Presentation Abstract
Aaron Froese (General Fusion), Dylan Brennan (Princeton Plasma Physics Laboratory, Princeton University), Sandra Barsky (General Fusion), Alex Wen (University of British Columbia), Meritt Reynolds (General Fusion), Zhirui Wang (Princeton Plasma Physics Laboratory), Michel Laberge (General Fusion)
General Fusion is designing a magnetized target fusion reactor to compress a toroidal plasma inside a liquid metal cavity and heat it to fusion conditions. Plasma compression in realistic geometry is modelled as a series of equilibrium states generated by CORSICA. The resistive and ideal MHD stability of each equilibrium is analyzed using the resistive DCON code. We find plasma conditions that are stable to high compression and show how their range is affected by geometry and current density effects. The results are confirmed for representative cases with a time-dependent MHD simulation. Stability is found to be strongly affected by the current density near the plasma edge.
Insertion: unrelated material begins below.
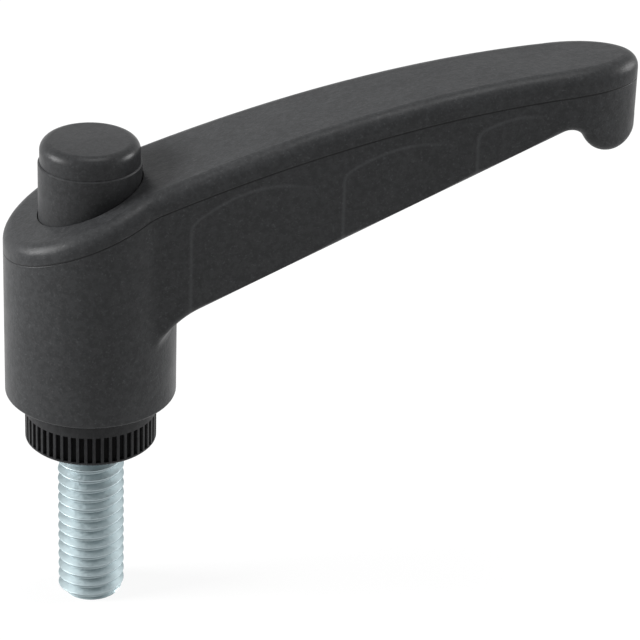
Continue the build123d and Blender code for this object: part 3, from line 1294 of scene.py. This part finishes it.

Due to the solid central shaft and its effect on plasma elongation, compression reduces the current density near the edge to conserve the q profile. However, this effect can be offset by ramping the shaft current or increasing plasma rotation. At high compression ratios, self-similar compression geometries are ideal MHD unstable for intermediate n, but a longer central shaft and plasma rotation are both stabilizing.
This work is supported by a US Dept of Energy INFUSE 2020a Award.